What is a Smart Contract

A smart contract is a self-executing program stored on a blockchain that automatically carries out the terms of an agreement when predetermined conditions are met. Unlike traditional contracts, smart contracts use computer code to define, verify, and enforce the rules, eliminating the need for intermediaries or third parties to oversee the process.

How Do Smart Contracts Work?

Smart contracts operate on the principle of “if/when…then…” logic:

  • The contract’s code outlines specific conditions that must be fulfilled.

  • When those conditions are met (for example, receipt of payment or transfer of an asset), the smart contract automatically triggers and completes the corresponding actions.

  • All transactions and outcomes are then recorded on the blockchain — making them transparent, immutable, and tamper-resistant.

For example, a smart contract can be programmed to automatically release payment when a shipped item is confirmed as delivered, without relying on any third-party verification.

Smart contract mining and blockchain
Smart contract mining and blockchain

Key Features of Smart Contracts

  • Automation: Once deployed, they execute automatically when conditions are satisfied.

  • Immutability: After being saved to the blockchain, the contract cannot be altered or tampered with.

  • Transparency: The contract code and transaction history are visible to all blockchain participants (in public chains).

  • Trustlessness: No trusted intermediary is needed; the blockchain guarantees execution.

  • Deterministic Behavior: The result is always the same when the same input conditions are provided.

  • Security: The use of cryptography and decentralized validation makes manipulation extremely difficult.

  • Cost and Time Efficiency: No manual processing, less paperwork, and faster transaction settlement.

Types and Platforms for Smart Contract

Smart contracts first gained popularity with the Ethereum blockchain, which introduced the ability to code complex decentralized agreements in languages like Solidity. Today, smart contracts are supported on multiple platforms—Ethereum, Solana, Cardano, Tezos, Avalanche, and more—each with its own features and programming languages.

Common Use Cases of Smart Contract

  • Cryptocurrency payments: Enable automatic distribution of funds.

  • Decentralized finance (DeFi): Power lending, exchanges, insurance, and more by automating transactions without banks.

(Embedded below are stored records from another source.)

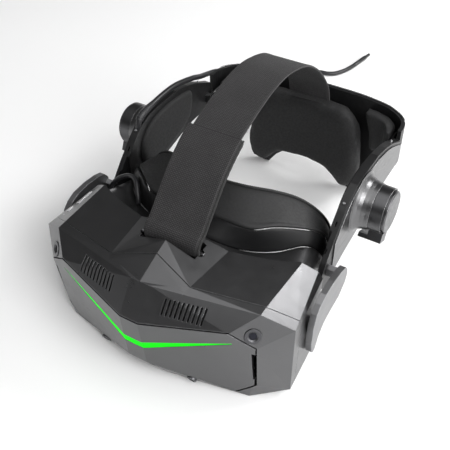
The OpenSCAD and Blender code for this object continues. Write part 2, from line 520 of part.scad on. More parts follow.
// ---------- leads ----------
module bridge_lead() place() color([0.05, 0.05, 0.05]) sweep(bridge_route, lead_d - 1.2, 4, 8);
module tether_lead() place() color([0.05, 0.05, 0.05]) sweep(tether_route, lead_d, 3, 8);
module lead_plug() place() color([0.08, 0.08, 0.08]) translate([-56.1, 635.2, -10.7]) rotate([0, 0, -8.7])
  rotate([-90, 0, 0]) union() {
    cylinder(r = 3.3, h = 34);
    translate([0, 0, 34]) cylinder(r = 2.2, h = 10);
  }

front_bezel();
face_plate();
light_bar();
top_shell();
bottom_shell();
vent_screen();
camera_upper_right();
camera_upper_left();
camera_lower_right();
camera_lower_left();
camera_glass_right();
camera_glass_left();
chassis();
main_board();
fan_frame();
fan_rotor();
lens_rail();
eye_panel();
barrel_right();
barrel_left();
lens_right();
lens_left();
display_right();
display_left();
ipd_wheel();
volume_rocker();
power_button();
status_led();
rear_collar();
gasket_frame();
face_cushion();
strap_bar();
hinge_boss_right();
hinge_boss_left();
hinge_cover_right();
hinge_cover_left();
arm_right();
arm_left();
arm_skin_right();
arm_skin_left();
arm_pad_right();
arm_pad_left();
speaker_right();
speaker_left();
speaker_cap_right();
speaker_cap_left();
slide_bar_right();
slide_bar_left();
rear_shell();
rear_rim();
rear_pad();
side_pad_right();
side_pad_left();
dial();
top_strap();
strap_tail();
bridge_lead();
tether_lead();
lead_plug();
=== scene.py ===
"""Head-worn display: materials, soft goods, straps and leads over the CAD frame. Metres, part frame."""
import math

import bpy
import bmesh
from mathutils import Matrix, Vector


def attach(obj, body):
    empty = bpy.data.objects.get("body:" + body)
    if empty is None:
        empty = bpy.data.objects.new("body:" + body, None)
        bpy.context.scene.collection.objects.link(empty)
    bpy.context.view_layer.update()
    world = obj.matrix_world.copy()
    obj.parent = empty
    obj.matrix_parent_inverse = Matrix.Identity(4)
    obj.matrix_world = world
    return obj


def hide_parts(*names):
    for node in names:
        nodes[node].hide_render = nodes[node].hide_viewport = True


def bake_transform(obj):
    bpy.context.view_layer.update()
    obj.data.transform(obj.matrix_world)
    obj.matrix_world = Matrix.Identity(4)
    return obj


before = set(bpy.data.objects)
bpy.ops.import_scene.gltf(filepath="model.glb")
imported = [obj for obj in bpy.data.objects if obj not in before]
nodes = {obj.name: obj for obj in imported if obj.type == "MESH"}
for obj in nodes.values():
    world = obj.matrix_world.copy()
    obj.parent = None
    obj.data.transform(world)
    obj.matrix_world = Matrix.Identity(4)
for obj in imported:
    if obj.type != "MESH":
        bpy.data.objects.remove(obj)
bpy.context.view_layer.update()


def P(x, y, z):
    """Working millimetres of the CAD source to metres in the part frame."""
    return Vector((x / 1000, y / 1000 - 0.15655, z / 1000 + 0.014))


# ---------------------------------------------------------------- camera
cam_data = bpy.data.cameras.new("camera")
cam = bpy.data.objects.new("camera", cam_data)
bpy.context.scene.collection.objects.link(cam)
cam.location = (0.3005, -0.53745, 0.5895)
cam.rotation_euler = (math.radians(48.7), 0, math.radians(30.49))
cam_data.lens = 58.9
cam_data.sensor_width = 36
cam_data.clip_start = 0.01
cam_data.clip_end = 50
bpy.context.scene.camera = cam


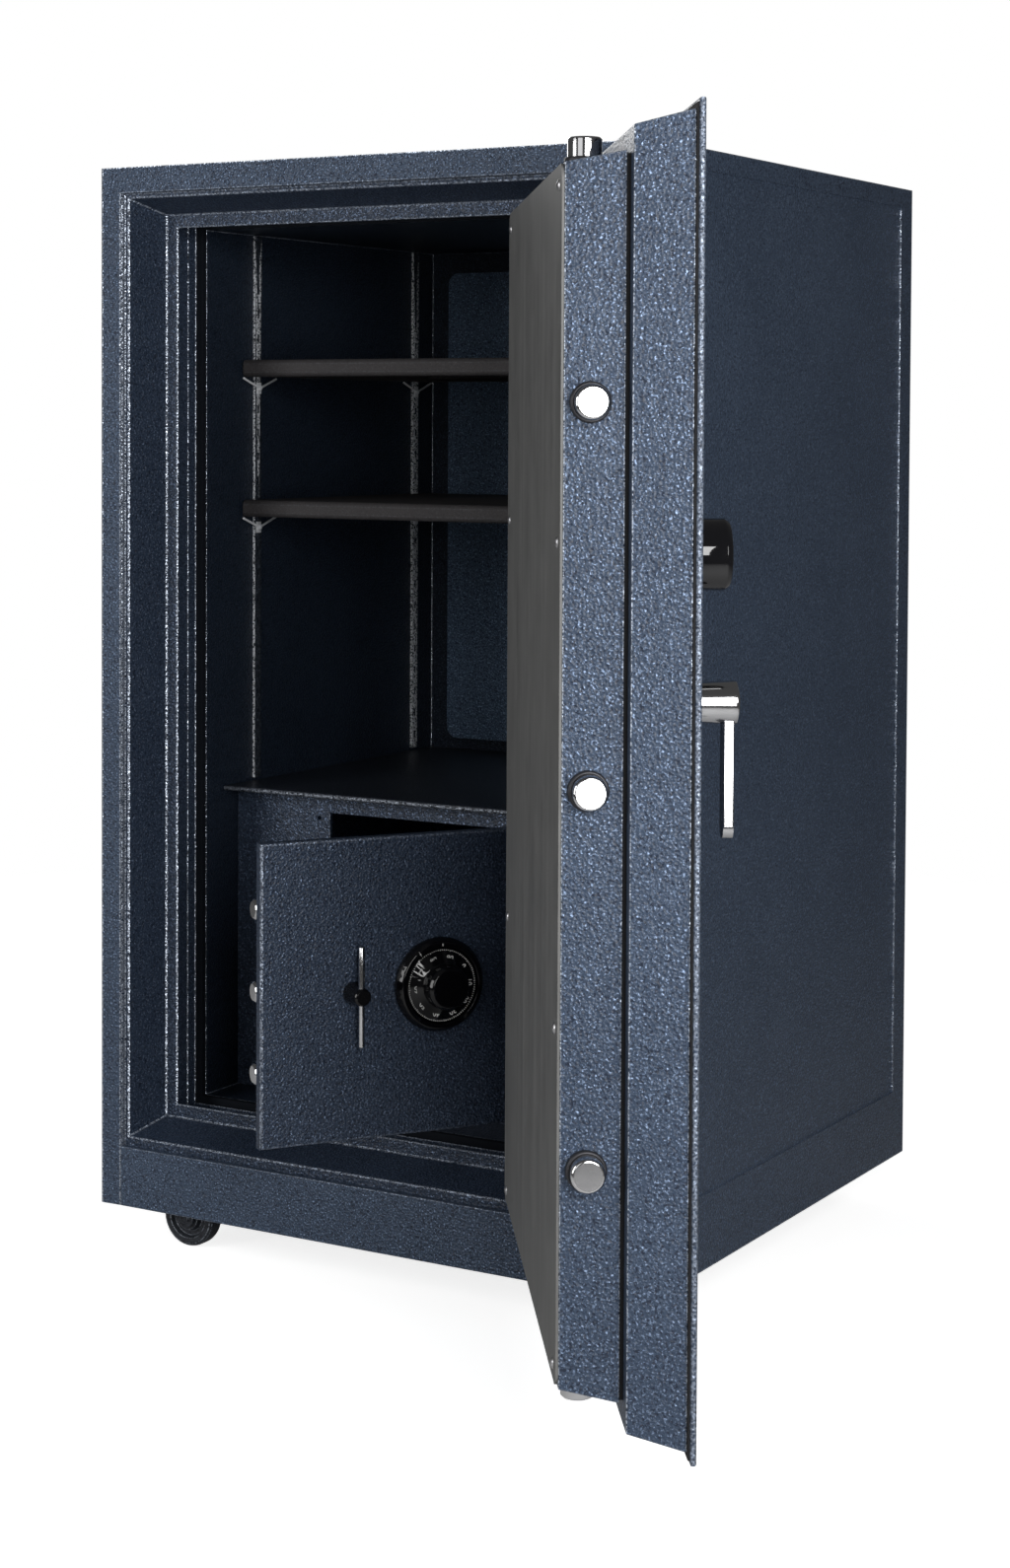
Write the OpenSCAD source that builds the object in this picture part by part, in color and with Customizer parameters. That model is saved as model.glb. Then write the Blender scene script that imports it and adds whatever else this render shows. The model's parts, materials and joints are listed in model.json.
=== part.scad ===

  • NFTs and gaming: Handle ownership transfer, royalties distribution, and in-game economies.

  • Supply chain management: Track and automate shipments, payments, and quality checks.

  • Voting and governance: Facilitate transparent, automated elections and decision-making in decentralized organizations.

Smart contract mining and blockchain
Smart contract mining and blockchain

Limitations and Considerations

  • Code is Law: Errors or bugs in contract code can have severe consequences, and contracts execute exactly as programmed—no more, no less.

  • Immutability: Contracts cannot be modified after deployment, requiring careful testing beforehand.

  • External data (“oracles”): To interact with real-world information, smart contracts rely on trusted data feeds called oracles, which can introduce vulnerabilities.

  • Legal status: Not all jurisdictions recognize smart contracts as legally binding in the traditional sense.

Example: The Vending Machine Analogy

A classic analogy for a smart contract is a vending machine:

  • If you insert the right amount of money and select an item, the machine automatically checks the condition and delivers the item—no cashier required.

  • In the same way, a smart contract executes actions directly based on programmed rules, automatically and reliably.